I was happy to go to a sales training workshop the other day in Golden, led by guru sales trainer Garry Duncan of Leadership Connections. Every five minutes during Garry's talk, I nearly jumped out of my chair with excitement, because selling, I learned, relies on digging into a buyer's pain. It's the same way in a job hunt. Until we have a sense of the employer's pain, how can we write a compelling cover letter (let's drop that goofy cover letter label right now, and start calling it a pain letter) that talks about the likely source of pain and our answer to it?
In his presentation, Garry taught our group how to ask questions that get at the sales prospect's business pain and its consequences. He shared some fantastic tips for leaning about a buyer's pain, when the obvious and ham-handed "So, what keeps you up at night?" won't fit the bill. (You'll have to take the course, to learn the tips.) Job seekers say to me nearly every day, "But I don't get to interview the employer before I sent out my resume. How can I learn what the employer's pain is?"
Here are some tips for accomplishing that.
Start with the job ad itself. It's amazing how often the job ad tips the employer's hand and tells you right up front what the pain is. I saw a job ad for Cricket Wireless not long ago. Cricket is a no-contract wireless cell phone provider, with 27 million subscribers (I got that from the company's website). It's a tiny player trying to grow in an industry dominated by giants. The job ad was long, but in the third paragraph I spotted the pain point: It was right there in the job ad's use of the word "churn." What is churn? That's an annoying, expensive problem that rears its head when customers buy Cricket phones and don't keep them. Why should they keep them? There's no contract. Now we can write a cover letter that talks about churn - its impact, the costs associated with it and how to relieve the pain it causes. If we can do a better job of training Cricket salespeople to sell the ongoing service, rather than a phone to use and throw away, we're ahead of the pack. Can we get our abilities in this area across in a cover - that is, a pain - letter? Of course we can, if we orient our two or three paragraphs this way. If we'd rather blather on about our strategic bottom-line orientation, we can do that instead.
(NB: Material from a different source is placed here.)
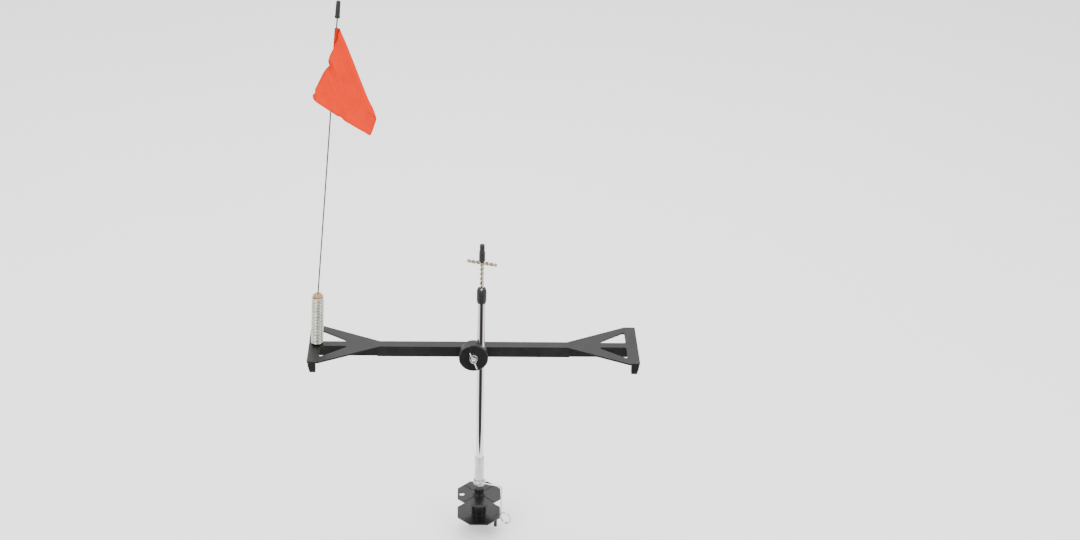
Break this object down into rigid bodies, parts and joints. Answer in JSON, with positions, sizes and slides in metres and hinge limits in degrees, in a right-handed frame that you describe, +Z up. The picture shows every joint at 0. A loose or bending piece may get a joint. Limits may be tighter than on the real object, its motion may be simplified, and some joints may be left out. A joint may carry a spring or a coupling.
{
  "type": "ice fishing tip up",
  "caption": "Ice fishing tip up: black beam with spread ends, clamped tube with line spool and T trigger, and an orange flag on a coil spring.",
  "frame": {"origin": "on the ice under the beam's feet, midway along the beam", "axes": "+X along the beam away from the flag, +Z up, -Y towards the tube's side"},
  "size_m": [0.538, 0.12, 0.9306],
  "materials": {
    "black_plastic": "moulded, satin",
    "gloss_black": "moulded, glossy",
    "black_rubber": "matt",
    "chrome": "polished",
    "zinc": "bright zinc",
    "alloy": "satin turned",
    "bright_wire": "bright drawn wire",
    "trigger_wire": "nickelled twisted wire",
    "spring_wire": "nickel silver tone",
    "rod_steel": "drawn wire",
    "bush_plastic": "moulded",
    "plug_tan": "moulded",
    "flag_cloth": "woven nylon"
  },
  "bodies": {
    "frame": {"beam": "black_plastic", "clamp_bolt": "zinc", "flag_spring": "spring_wire", "spring_anchor": "black_plastic", "anchor_screw": "zinc"},
    "clamp": {"clamp_disc": "black_plastic"},
    "tube": {"tube": "chrome", "top_collar": "black_plastic", "upper_bush": "bush_plastic", "upper_seal": "black_rubber", "lower_ferrule": "alloy", "lower_bush": "bush_plastic", "lower_seal": "black_rubber", "line_guide": "bright_wire"},
    "spindle": {"spindle_rod": "zinc", "trigger": "trigger_wire", "trigger_sleeve": "black_rubber", "spool_upper": "gloss_black", "spool_lower": "gloss_black", "spool_nut": "black_plastic", "crank_peg": "black_plastic"},
    "washer": {"clamp_washer": "zinc"},
    "nut": {"wing_nut": "zinc"},
    "flag": {"spring_plug": "plug_tan", "flag_rod": "rod_steel", "tip_cap": "black_rubber", "flag": "flag_cloth"}
  },
  "joints": [
    {"name": "tube_fold", "type": "hinge", "parent": "frame", "child": "clamp", "pos_m": [0, 0, 0.01025], "axis": [0, -1, 0], "range_deg": [0, 78]},
    {"name": "tube_slide", "type": "slide", "parent": "clamp", "child": "tube", "axis": [0, 0, -1], "range_m": [0, 0.066]},
    {"name": "spool_spin", "type": "hinge", "parent": "tube", "child": "spindle", "pos_m": [0.012, -0.01855, 0], "axis": [0, 0, 1], "continuous": true},
    {"name": "washer_slide", "type": "slide", "parent": "frame", "child": "washer", "axis": [0, -1, 0], "range_m": [0, 0.00254]},
    {"name": "wing_nut_turn", "type": "hinge", "parent": "washer", "child": "nut", "pos_m": [0, -0.03, 0.01025], "axis": [0, -1, 0], "range_deg": [0, 720]},
    {"name": "flag_fold", "type": "hinge", "parent": "frame", "child": "flag", "pos_m": [-0.25389, 0, 0.06326], "axis": [0, 1, 0], "range_deg": [0, 84], "stiffness_Nm_per_rad": 0.5, "deforming": ["flag_spring", "flag"]}
  ],
  "couplings": [
    {"joint": "wing_nut_turn", "follows": "washer_slide", "rad_per_m": 4947.3}
  ]
}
Another tip I learned from Garry's program is that selling doesn't have to be scary or off-putting, obnoxious or brash. Job seekers would do well to remember that sharing what we suspect, intuit or believe about an employer's business pain isn't overly forward. It's appropriate. When we write to say "I wouldn't be surprised if you've got a very specific type of Welsh dragon flying around your castle as we speak, and luckily I've slain that dragon before" our letter may be the most welcome thing a hiring manager reads that day. When we write "I bring a collaborative team approach to business problems" we're not putting our best foot forward and, in this job market, that's an expensive mistake to make.